Yuan, P., Van Malderen, R., Yin, X., Vogelmann, H., Jiang, W., Awange, J., Heck, B., Kutterer, H. (2023): Characterisations of Europe's integrated water vapour and assessments of atmospheric reanalyses using more than 2 decades of ground-based GPS. - Atmospheric Chemistry and Physics, 23, 6, 3517-3541.
https://doi.org/10.5194/acp-23-3517-2023

Cite as: https://gfzpublic.gfz-potsdam.de/pubman/item/item_5022688

Abstract

The ground-based Global Positioning System (GPS) has been used extensively to retrieve integrated water vapour (IWV) and has been adopted as a unique tool for the assessments of atmospheric reanalyses.
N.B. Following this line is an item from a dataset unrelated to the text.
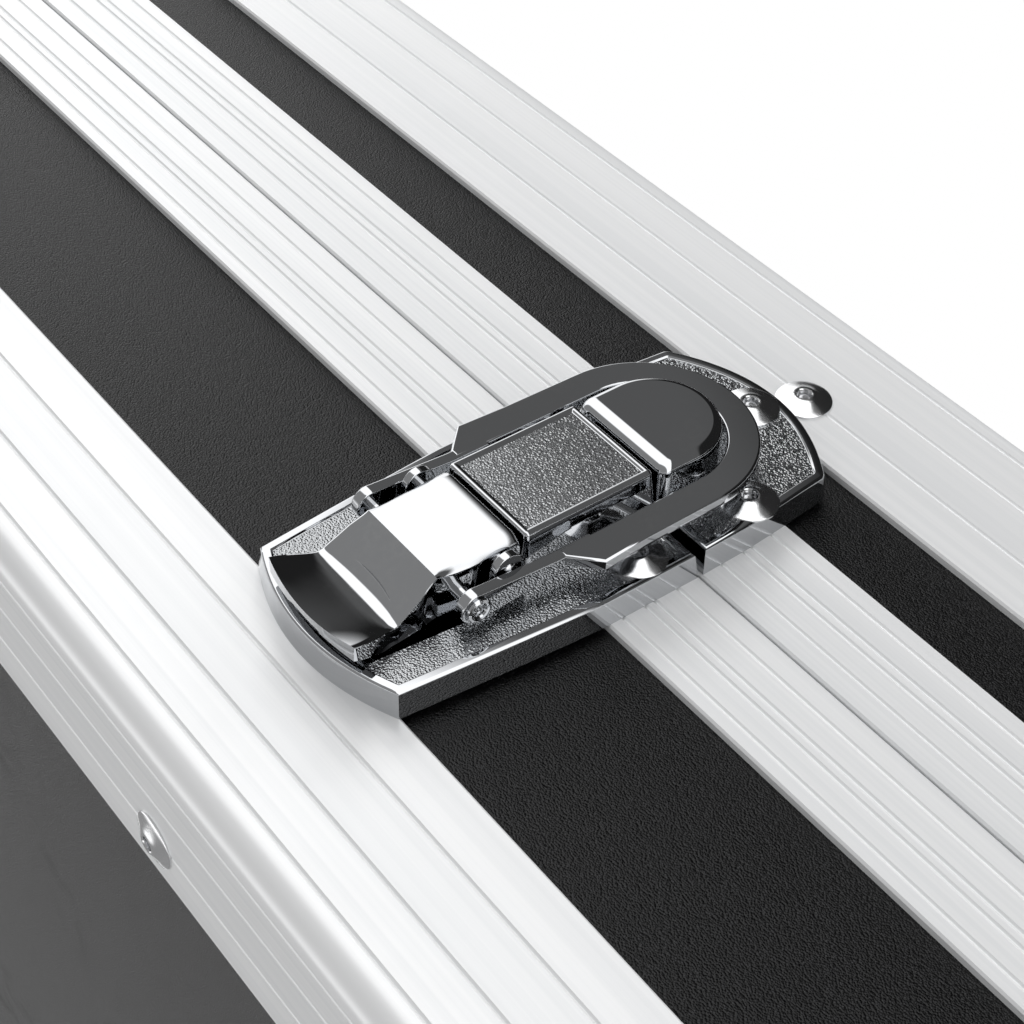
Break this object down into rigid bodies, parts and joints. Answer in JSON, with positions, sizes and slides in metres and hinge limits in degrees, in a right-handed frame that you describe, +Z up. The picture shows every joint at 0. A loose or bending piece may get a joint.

In this study, we investigated the multi-temporal-scale variabilities and trends of IWV over Europe by using IWV time series from 108 GPS stations for more than 2 decades (1994–2018). We then adopted the GPS IWV as a reference to assess six commonly used atmospheric reanalyses, namely the Climate Forecast System Reanalysis (CFSR); ERA5; ERA-Interim; the Japanese 55-year Reanalysis (JRA-55); the Modern-Era Retrospective Analysis for Research and Applications, version 2 (MERRA-2); and NCEP-DOE AMIP-II Reanalysis (NCEP-2). The GPS results show that the peaks of the diurnal harmonics are within 15:00–21:00 in local solar time at 90 % of the stations. The diurnal amplitudes are 0–1.2 kg m−2 (0 %–8 % of the daily mean IWV), and they are found to be related to seasons and locations with different mechanisms, such as solar heating, land–sea breeze, and orographic circulation. However, mismatches in the diurnal cycle of ERA5 IWV between 09:00 and 10:00 UTC as well as between 21:00 and 22:00 UTC were found and evaluated for the first time, and they can be attributed to the edge effect in each ERA5 assimilation cycle. The average ERA5 IWV shifts are −0.08 and 0.19 kg m−2 at the two epochs, and they were found to be more significant in summer and in the Alps and in Eastern and central Europe in some cases. Nevertheless, ERA5 outperforms the other reanalyses in reproducing diurnal IWV anomalies at all the 1-, 3-, and 6-hourly temporal resolutions. ERA5 is also superior to the others in modelling the annual cycle and linear trend of IWV. For instance, the IWV trend differences between ERA5 and GPS are quite small, with a mean value and a standard deviation of 0.01 % per decade and 0.97 % per decade, respectively. However, due to significant discrepancies with respect to GPS, CFSR and NCEP-2 are not recommended for the analysis of IWV trends over southern Europe and the whole of Europe, respectively.